His years were a whirlwind of activity: 104 trips outside Italy, 483 saints, 1,345 beatifications, 14 encyclicals, and on and on. While this activity made the pope famous, it also made him controversial. It was a bruising, painful, polarizing pontificate, one of the reasons that some cardinals say his successor should perhaps be a quieter, less dominating figure, who doesn’t tower over the scene in quite the same way.

In the end, Karol Wojtyla, deeper than his politics and beyond his early 20th century Polish Catholic cultural formation, was a mensch. He was a strong, intelligent, caring human being, someone whose integrity and dedication represent a standard by which other leaders can be measured.
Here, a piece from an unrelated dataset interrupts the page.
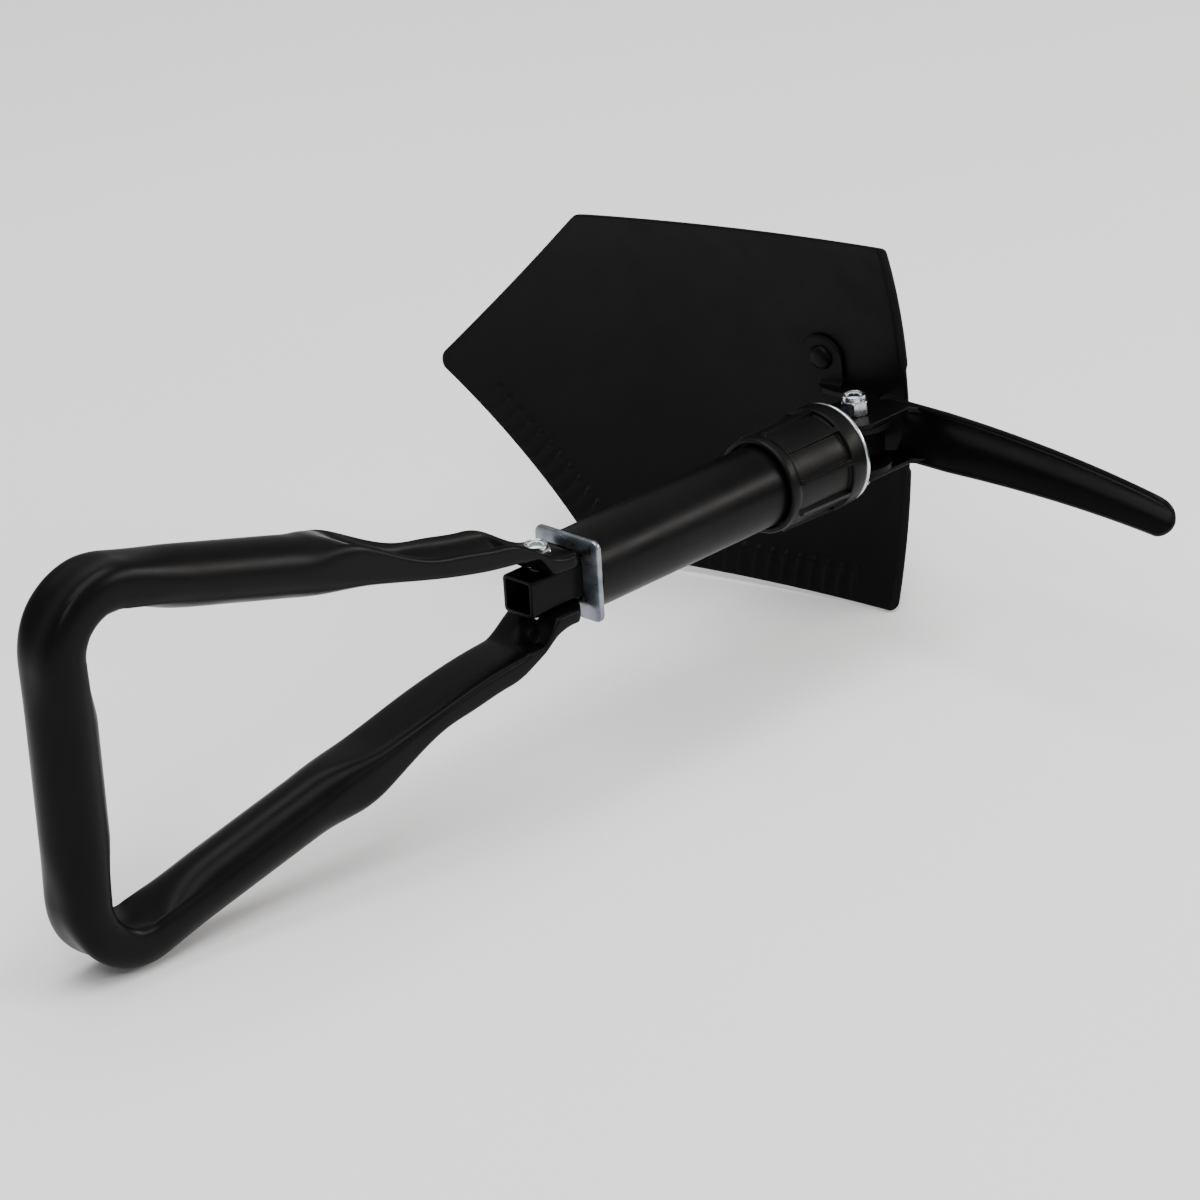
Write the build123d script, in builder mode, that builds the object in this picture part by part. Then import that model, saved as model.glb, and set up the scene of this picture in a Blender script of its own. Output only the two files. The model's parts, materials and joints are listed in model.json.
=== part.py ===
"""Folding camp shovel: blade and pick on one head pivot, folding loop handle on the other.

Units are millimetres and +Z is up. The shaft lies along X, with the blade at +X and the
loop handle at -X. The two pivots are M6 bolts that stand along Z. The blade opens towards
+Y and the pick towards -Y. The row's origin is the middle of the footprint, at its base.
"""
import os
from math import asin, atan2, cos, degrees, radians, sin, sqrt

from build123d import *

# ---- where the head pivot stands over the row's origin
PIVOT_X = 185.02
PIVOT_Y = -25.09
AXIS_Z = 75.994

# ---- the pivots and how the three folding parts stand at rest
PIVOT_SPACING = 175.6
BLADE_ANGLE = 13.6
HANDLE_ANGLE = 3.8

# ---- shaft
CORE_SIDE = 15.0
CORE_WALL = 1.6
CORE_CORNER = 2.0
CORE_FRONT = 9.0
CORE_BACK = -186.5
SLEEVE_RADIUS = 16.0
SLEEVE_WALL = 1.5
SLEEVE_FRONT = -30.0
PLATE_SIDE = 32.0
PLATE_BACK = -160.5
PLATE_THICK = 2.5
BUSH_RADIUS = 17.5
BUSH_BACK = -54.0
SQUARE_CLEARANCE = 0.15
RUNNING_CLEARANCE = 0.06

# ---- lock collar and thrust disc
COLLAR_BACK = -57.0
COLLAR_FRONT = -16.4
COLLAR_PANEL_RADIUS = 19.0
COLLAR_BAND_RADIUS = 20.8
COLLAR_BAND = 8.0
COLLAR_NOSE = 4.0
COLLAR_RIBS = 9
COLLAR_RIB_PHASE = 8.0
COLLAR_RIB_WIDTH = 1.9
COLLAR_RIB_START = -52.0
DISC_RADIUS = 20.5
DISC_BACK = -16.3
DISC_THICK = 1.8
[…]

John Paul was a selfless figure in a me-first world. Cardinal Roberto Tucci, who planned John Paul’s voyages before retiring in 2001, once said he had briefed John Paul hundreds of times on the details for his various trips. Not once, Tucci said, did the Pope ever ask where he was going to sleep, what he would eat or wear, or what his creature comforts would be. The same indifference to himself could be seen every time the pope stepped _ or, toward the end, was rolled _ upon the public stage.

This is the key that unlocks why John Paul drew enormous crowds, even where his specific political or doctrinal stands may be unpopular. Deeper than politics, either secular or ecclesiastical, lies the realm of personal integrity _ goodness and holiness, the qualities we prize most in others. A person may be liberal or conservative, avante garde or traditional, but let him or her be decent, and most of the time that’s enough.

This realm of menschlichkeit _ authentic humanity _ is where John Paul’s appeal came from. For a pope of a hundred trips and a million words, perhaps the most important lesson he offered was the coherence of his own life. When he urged Christians to “Duc in Altum,” to set off into the deep, it resonated even with those who sought very different shores.


As Hamlet said of his father, perhaps John Paul’s admirers and critics together might be able to say of him: “He was a man. Take him for all in all, I shall not look upon his like again.”